Mary Nielsen and the Blue Devils were forced to deal with a thin roster this weekend and split their contests.
Mary Nielsen and the Blue Devils were forced to deal with a thin roster this weekend and split their contests.

Duke faced its toughest match yet in a loss to top rival North Carolina Friday, falling 7-3 in an offensive rout. They rebounded against Michigan State Sunday, beating their first higher-ranked opponent of the season in a 4-2 victory.

The No. 1 Tar Heels (9-1, 1-0 in the ACC) got out to a 4-0 lead with a goal apiece from sophomore Samantha Travers, junior Jaclyn Gaudioso Radvany, and two goals from defending ACC Player of the Week Charlotte Craddock. They held that lead for the first half, when they also outnumbered Duke in shots 13-3 and penalty corners 5-2.

But the Blue Devils bounced back in the second half. In the 48th minute, senior Abby Hassinger scored her first goal of the season on a strike from the top of the circle, and two minutes later, junior Emmie Le Marchand scored her fifth on a sharp shot from Brenna Rescigno. Le Marchand tacked on her sixth goal in the 62nd minute.

“We made the adjustments we needed to make. We got our mind where it needed to be to really come out again and focus on how we can take the second half so we could maybe get back into the game and get it going,” head coach Pam Bustin said. “I’m really pleased with how we responded and what we became at the end of the game. But of course the result isn’t what we wanted.”

Duke’s second half surge was not enough, as North Carolina refound its first-half dominance. In the 55th minute, Tar Heel senior Kelsey Kolojejchick scored on a penalty stroke, followed by Craddock’s third goal on a breakaway and sophomore Loren Shealy’s goal off Blue Devil goalie Ashley Camano’s rebound. Camano finished the game with seven saves, but it was not enough to stave off the Tar Heels’ attack.

Missing six players competing in the Pan-American games, Duke tired late with a depleted roster and only one substitute available.

“The UNC game was a battle,” Duke senior Mary Nielsen said. “It was pretty hard. We tried as hard as we could but we didn’t get the result that we wanted.” Even though they did not beat their biggest rival, the Blue Devils still had much to take from the game.

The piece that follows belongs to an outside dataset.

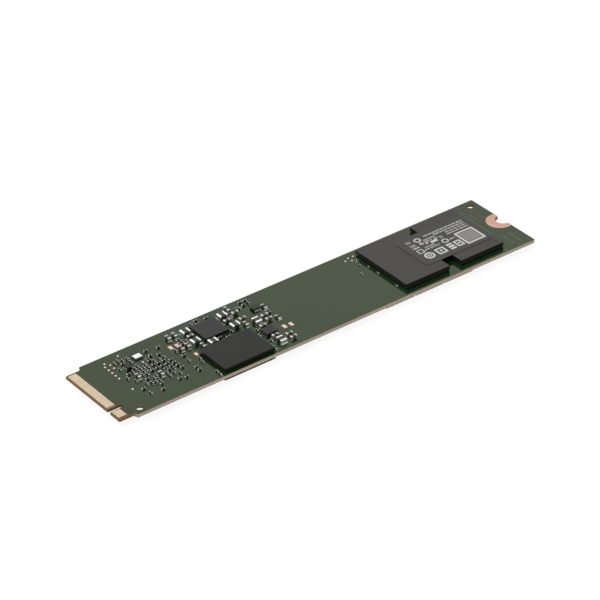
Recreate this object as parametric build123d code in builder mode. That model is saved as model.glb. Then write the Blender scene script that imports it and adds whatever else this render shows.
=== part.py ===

“It showed us how much we have to give because we scored two goals in about three minutes, and it really put them on their toes,” Nielsen said. “We obviously didn’t win, but we showed them what we were capable of.”

Nielsen powered Duke (4-6) against Michigan State (5-5) Sunday. The Spartans got on the board early when sophomore Heather Howie scored on an assist from sophomore Abby Barker in the third minute. Nielsen responded on a pass from sophomore Martine Chichizola in the 18th minute, only to have Barker score in the 23rd minute off a Camano rebound.

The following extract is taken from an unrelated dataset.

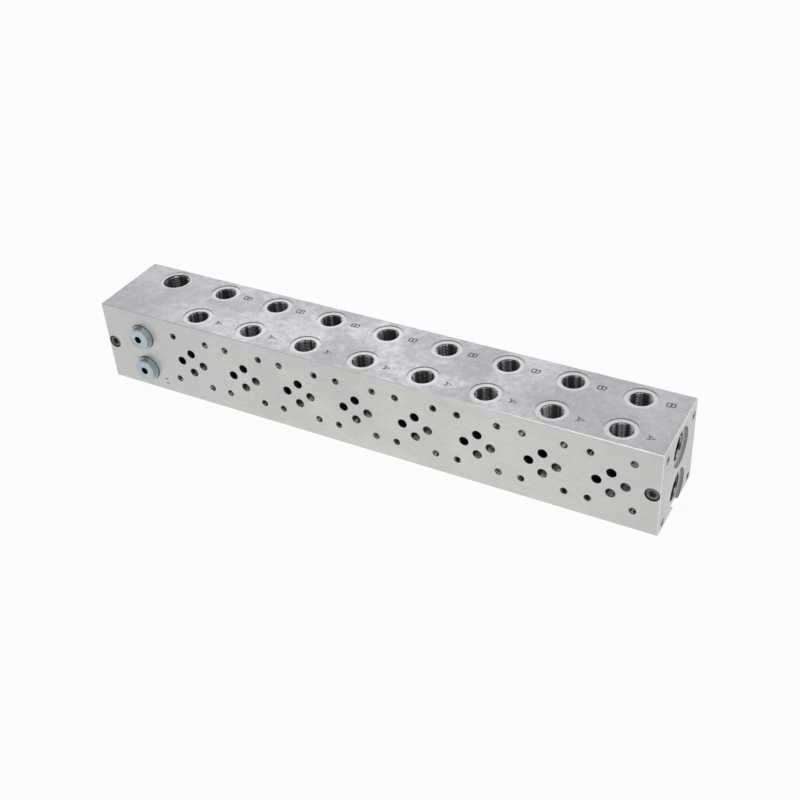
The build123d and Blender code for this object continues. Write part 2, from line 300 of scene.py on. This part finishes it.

But, just like the North Carolina game, the Blue Devils dominated during the second half. Junior McKay Ross scored her first goal of the season in the 41st on redshirt junior Devon Gagliardi’s pass, and Nielsen put Duke ahead for good off a rebound from Michigan State goalie Molly Cassidy in the 44th minute. In the end, the Blue Devils outnumbered the Spartans 25-6 in shots and 12-2 in penalty corners.

“I was proud of the way we attacked for the second half [against North Carolina], so I wanted to continue that today,” Bustin said. “We did that the first half but not with the mentality of actually finishing. I think we got caught up in the two quick goals by Michigan State, and we weren’t thinking that we had to do that on the other end, so at half time that’s all I said—focus on the scoring.”

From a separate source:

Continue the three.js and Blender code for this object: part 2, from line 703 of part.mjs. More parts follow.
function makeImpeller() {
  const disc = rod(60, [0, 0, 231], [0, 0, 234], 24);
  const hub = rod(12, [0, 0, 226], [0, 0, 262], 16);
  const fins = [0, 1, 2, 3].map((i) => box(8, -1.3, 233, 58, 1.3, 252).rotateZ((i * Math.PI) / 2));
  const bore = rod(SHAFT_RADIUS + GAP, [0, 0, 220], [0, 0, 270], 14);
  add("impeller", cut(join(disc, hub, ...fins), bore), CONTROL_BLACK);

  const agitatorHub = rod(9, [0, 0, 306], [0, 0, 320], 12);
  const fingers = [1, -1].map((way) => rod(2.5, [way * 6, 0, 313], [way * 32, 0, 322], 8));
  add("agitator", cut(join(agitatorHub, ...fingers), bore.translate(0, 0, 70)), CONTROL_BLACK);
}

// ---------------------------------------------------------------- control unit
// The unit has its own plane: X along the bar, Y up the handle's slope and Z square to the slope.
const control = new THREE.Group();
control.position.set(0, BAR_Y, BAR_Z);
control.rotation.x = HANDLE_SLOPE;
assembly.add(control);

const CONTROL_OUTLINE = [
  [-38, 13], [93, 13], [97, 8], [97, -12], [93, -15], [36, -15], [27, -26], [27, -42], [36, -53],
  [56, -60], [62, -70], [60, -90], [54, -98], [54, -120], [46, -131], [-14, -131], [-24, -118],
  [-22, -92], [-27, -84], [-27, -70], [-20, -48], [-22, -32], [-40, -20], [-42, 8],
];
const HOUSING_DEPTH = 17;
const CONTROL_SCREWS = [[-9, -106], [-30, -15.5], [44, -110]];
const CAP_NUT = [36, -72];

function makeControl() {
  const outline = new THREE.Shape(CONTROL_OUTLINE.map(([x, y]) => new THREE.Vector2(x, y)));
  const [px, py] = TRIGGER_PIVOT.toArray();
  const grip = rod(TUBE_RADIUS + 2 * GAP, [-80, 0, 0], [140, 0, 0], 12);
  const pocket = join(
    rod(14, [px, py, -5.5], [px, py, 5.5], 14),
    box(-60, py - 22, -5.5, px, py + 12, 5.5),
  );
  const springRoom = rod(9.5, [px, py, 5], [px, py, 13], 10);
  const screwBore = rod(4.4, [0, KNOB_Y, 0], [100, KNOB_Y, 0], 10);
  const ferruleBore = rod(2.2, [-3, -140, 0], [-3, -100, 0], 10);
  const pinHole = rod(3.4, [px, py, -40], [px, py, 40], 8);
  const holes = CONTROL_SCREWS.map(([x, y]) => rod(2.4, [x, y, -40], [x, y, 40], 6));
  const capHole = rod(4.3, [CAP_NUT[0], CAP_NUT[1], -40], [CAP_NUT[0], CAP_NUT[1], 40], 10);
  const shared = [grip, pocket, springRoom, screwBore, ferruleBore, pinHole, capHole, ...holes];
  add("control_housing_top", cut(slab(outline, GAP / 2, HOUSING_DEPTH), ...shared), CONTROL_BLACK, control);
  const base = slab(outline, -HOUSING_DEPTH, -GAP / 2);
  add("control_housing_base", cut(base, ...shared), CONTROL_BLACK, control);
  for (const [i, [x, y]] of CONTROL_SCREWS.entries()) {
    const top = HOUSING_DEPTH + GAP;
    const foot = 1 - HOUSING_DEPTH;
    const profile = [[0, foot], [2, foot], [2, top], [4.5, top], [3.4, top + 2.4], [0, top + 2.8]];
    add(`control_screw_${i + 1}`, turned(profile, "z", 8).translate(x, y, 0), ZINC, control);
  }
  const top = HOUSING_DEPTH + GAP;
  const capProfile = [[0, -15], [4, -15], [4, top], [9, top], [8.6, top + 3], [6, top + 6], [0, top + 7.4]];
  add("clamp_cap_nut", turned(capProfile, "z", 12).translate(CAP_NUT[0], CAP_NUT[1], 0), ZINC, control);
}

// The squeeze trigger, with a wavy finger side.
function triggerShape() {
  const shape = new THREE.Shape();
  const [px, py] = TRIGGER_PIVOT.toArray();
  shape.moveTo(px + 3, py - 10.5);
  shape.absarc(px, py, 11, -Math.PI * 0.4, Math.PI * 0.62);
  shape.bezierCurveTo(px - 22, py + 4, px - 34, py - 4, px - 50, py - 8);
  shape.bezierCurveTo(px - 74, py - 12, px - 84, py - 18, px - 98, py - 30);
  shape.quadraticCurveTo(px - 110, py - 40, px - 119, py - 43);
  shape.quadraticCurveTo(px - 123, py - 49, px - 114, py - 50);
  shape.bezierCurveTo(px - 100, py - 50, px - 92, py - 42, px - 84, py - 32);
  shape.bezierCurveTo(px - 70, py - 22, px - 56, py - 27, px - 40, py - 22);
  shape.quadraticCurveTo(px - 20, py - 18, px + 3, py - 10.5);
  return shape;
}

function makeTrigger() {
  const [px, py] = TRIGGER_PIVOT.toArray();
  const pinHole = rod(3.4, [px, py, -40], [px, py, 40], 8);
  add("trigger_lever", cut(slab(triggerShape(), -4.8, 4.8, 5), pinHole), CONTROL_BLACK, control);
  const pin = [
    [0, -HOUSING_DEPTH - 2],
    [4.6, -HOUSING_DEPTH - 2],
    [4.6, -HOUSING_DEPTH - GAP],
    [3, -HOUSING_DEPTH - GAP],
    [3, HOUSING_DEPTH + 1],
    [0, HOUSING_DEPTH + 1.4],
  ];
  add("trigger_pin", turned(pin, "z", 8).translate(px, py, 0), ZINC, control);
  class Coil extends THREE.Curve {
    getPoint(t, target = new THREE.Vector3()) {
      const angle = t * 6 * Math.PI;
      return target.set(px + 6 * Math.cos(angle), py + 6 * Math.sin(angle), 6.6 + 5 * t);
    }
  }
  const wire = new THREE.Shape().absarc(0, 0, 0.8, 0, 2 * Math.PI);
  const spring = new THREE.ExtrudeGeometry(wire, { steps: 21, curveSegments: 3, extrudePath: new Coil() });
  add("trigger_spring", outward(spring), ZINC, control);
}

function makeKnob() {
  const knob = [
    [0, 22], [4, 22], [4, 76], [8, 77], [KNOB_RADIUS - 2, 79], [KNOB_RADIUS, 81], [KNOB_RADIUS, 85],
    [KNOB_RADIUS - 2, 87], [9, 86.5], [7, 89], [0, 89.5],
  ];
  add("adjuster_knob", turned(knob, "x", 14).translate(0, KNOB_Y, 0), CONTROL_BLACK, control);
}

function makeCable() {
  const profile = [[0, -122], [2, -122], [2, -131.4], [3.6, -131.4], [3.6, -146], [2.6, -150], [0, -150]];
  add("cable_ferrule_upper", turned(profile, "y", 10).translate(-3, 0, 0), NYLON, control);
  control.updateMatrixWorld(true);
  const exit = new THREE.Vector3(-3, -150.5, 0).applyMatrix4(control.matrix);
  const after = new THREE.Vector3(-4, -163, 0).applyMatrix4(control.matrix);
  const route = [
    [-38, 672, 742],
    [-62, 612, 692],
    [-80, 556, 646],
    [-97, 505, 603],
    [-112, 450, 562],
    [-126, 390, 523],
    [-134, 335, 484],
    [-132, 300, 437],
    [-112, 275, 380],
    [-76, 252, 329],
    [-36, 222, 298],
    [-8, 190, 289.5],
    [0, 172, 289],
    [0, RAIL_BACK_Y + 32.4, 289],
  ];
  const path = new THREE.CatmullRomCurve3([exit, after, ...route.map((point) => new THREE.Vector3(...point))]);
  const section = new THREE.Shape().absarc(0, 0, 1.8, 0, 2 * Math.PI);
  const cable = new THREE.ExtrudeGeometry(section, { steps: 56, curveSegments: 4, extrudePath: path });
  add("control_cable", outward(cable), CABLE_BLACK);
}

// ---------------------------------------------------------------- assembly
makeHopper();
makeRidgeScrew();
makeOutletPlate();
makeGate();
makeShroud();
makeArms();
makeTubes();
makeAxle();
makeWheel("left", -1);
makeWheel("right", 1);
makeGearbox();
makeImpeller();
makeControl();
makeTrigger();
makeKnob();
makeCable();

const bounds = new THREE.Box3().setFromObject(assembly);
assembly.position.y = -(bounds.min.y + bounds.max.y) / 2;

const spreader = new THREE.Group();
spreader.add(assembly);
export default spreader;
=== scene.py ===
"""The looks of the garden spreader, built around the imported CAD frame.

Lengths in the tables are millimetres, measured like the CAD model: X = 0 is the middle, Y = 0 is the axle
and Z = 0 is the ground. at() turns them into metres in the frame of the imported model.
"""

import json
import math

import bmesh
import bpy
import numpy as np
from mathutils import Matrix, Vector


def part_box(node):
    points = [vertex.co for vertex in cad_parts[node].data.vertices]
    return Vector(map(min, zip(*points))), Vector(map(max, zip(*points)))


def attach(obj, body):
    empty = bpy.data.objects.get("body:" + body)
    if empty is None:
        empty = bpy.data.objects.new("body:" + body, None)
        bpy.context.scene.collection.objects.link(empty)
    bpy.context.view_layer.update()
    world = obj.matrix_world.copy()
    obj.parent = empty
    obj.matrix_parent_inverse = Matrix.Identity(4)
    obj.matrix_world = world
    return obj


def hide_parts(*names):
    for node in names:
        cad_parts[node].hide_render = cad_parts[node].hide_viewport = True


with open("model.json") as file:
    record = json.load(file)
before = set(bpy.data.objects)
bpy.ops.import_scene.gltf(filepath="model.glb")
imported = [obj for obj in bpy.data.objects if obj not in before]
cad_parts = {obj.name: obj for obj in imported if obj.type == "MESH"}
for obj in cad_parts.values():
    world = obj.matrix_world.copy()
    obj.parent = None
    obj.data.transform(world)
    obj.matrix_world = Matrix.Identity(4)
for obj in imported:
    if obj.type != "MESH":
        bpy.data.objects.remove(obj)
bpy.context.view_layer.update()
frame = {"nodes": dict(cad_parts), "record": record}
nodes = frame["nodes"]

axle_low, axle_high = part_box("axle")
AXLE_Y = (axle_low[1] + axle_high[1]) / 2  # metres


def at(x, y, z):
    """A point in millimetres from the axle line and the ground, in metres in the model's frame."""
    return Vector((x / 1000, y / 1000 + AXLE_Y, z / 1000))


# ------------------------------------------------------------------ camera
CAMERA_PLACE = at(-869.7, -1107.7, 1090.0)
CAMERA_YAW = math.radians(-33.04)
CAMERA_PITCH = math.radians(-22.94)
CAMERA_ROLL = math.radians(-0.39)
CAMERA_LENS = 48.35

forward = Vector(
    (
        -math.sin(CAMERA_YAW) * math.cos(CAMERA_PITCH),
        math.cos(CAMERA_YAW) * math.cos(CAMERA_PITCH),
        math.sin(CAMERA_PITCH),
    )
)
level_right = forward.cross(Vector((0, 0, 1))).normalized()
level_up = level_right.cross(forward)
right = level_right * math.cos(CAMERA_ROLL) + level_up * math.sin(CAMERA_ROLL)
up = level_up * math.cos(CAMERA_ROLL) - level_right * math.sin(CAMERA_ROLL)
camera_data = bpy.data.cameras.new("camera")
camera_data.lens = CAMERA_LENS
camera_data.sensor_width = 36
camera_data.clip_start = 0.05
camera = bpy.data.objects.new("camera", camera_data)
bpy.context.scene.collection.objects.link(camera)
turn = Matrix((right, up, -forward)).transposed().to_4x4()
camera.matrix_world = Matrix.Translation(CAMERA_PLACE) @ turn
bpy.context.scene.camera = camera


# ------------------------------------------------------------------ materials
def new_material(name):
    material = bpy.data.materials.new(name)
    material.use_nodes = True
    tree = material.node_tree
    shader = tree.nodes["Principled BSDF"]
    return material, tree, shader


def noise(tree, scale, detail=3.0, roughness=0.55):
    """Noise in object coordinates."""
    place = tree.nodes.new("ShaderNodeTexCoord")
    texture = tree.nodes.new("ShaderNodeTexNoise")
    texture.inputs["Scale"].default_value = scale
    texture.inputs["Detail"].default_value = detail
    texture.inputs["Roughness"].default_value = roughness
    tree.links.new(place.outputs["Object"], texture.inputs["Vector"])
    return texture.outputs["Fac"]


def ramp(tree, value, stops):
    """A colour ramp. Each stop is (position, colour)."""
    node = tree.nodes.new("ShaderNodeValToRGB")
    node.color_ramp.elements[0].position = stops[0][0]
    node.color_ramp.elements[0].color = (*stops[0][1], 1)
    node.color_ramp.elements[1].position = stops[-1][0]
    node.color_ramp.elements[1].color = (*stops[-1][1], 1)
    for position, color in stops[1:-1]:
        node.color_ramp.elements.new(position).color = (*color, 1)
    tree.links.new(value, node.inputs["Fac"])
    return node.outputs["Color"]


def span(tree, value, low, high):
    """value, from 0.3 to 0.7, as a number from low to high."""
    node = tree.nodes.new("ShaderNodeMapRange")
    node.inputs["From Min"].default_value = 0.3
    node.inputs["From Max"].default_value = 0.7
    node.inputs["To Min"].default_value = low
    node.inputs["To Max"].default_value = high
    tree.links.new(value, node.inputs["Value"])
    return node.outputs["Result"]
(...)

The Blue Devils will get a boost next weekend when their six players will return from the Pan-American games. Freshman Kendra Perrin and sophomore Jessica Buttinger return to Durham with the silver medal for Canada, while freshmen Aileen Johnson and Hannah Barreca, and sophomores Abby Beltrani and Lauren Blazing won the bronze medal for the United States. Blazing got the victory in the United States’ semifinal victory that ensured both teams clinched spots at the Junior World Cup.

“This was the fifth game we’ve had 12 or 11 players, and let’s face it, fatigue’s going to creep in,” Bustin said. “I’m proud of our team for taking care of their bodies and showing up every day to run and play the way they did. It was a dominating performance the second half of both games, and I couldn’t be more proud of them. But now we have our family back together, and we’ll integrate them on Tuesday and get ready for the second half of the season.”